Evidence for the Big Bang, Hubble's law, the age of the universe and cosmic microwave background radiation

AQA A-Level Physics — Astrophysics
💥State the key evidence for the Big Bang model
🌡️Explain the cosmic microwave background radiation (CMBR)
📐Use Hubble's law v = H₀d to estimate the age of the universe
⏱️Calculate the age: T ≈ 1/H₀
🔭Explain Olbers' paradox and its resolution
🌐Describe the scale factor and the expansion of space

The Big Bang Model

Big Bang: The current scientific model for the origin of the universe, in which all matter, energy, space and time began from an extremely hot, dense singularity approximately 13.8 billion years ago and has been expanding ever since.

The Big Bang is supported by three main pieces of evidence:

The CMBR was predicted by Gamow, Alpher and Herman in 1948 and accidentally discovered by Penzias and Wilson in 1965. It is one of the strongest pieces of evidence for the Big Bang — there is no other known mechanism that could produce such a uniform microwave background.

Age of the Universe from Hubble's Law

Hubble's Law: v = H₀ d (recession velocity is proportional to distance)

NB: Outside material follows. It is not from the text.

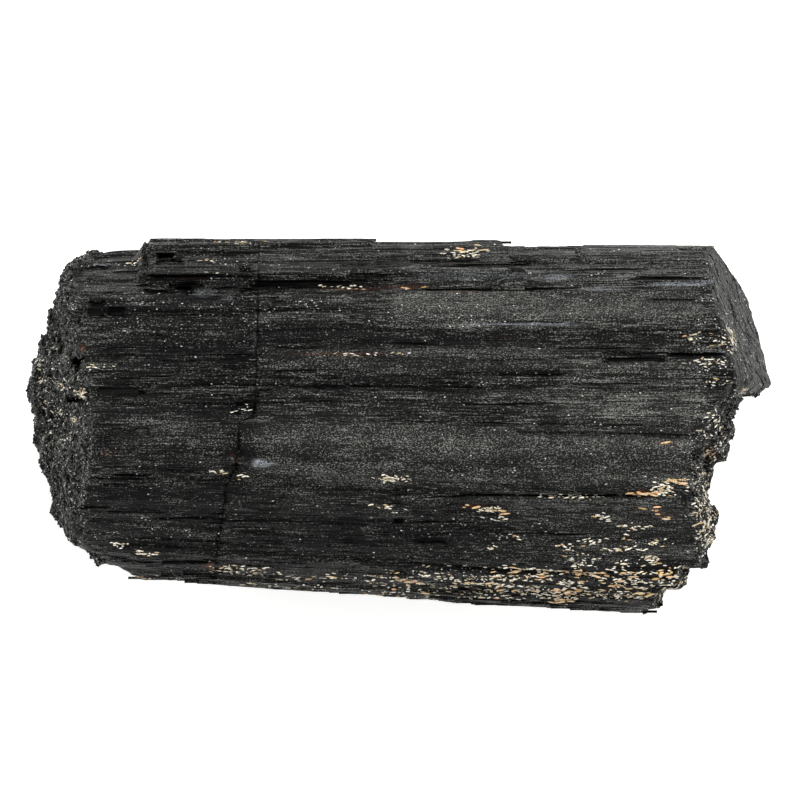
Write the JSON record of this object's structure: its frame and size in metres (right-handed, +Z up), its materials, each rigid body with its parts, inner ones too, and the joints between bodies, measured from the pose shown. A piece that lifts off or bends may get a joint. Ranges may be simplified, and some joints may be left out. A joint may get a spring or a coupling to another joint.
{
  "type": "black tourmaline crystal",
  "caption": "Large black tourmaline (schorl) crystal: a rounded three-sided prism with long ribs, pyramid ends and splintered corners, lying on a flat prism face.",
  "frame": {"origin": "under the middle of the crystal, on the surface it rests on", "axes": "+X along the crystal's length towards its smooth pyramid face, +Y across it towards the upper flank, +Z up"},
  "size_m": [0.1526, 0.0756, 0.0612],
  "materials": {
    "schorl": "striated, rough, with a low glassy sheen",
    "feldspar": "small cream grains with dull broken faces",
    "iron_stained_feldspar": "small grains stained tan and orange by iron",
    "mica": "tiny pale flakes with a pearly sheen"
  },
  "bodies": {
    "root": {"tourmaline_crystal": "schorl"}
  },
  "joints": []
}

If a galaxy is at distance d and receding at velocity v = H₀d, and if the expansion rate has been approximately constant, then the time since the galaxy was at the same location as us (i.e. the age of the universe) is:

T = d/v = d/(H₀d) = 1/H₀

H₀ = Hubble constant ≈ 2.2 × 10⁻¹⁸ s⁻¹ (or ≈ 67–72 km s⁻¹ Mpc⁻¹)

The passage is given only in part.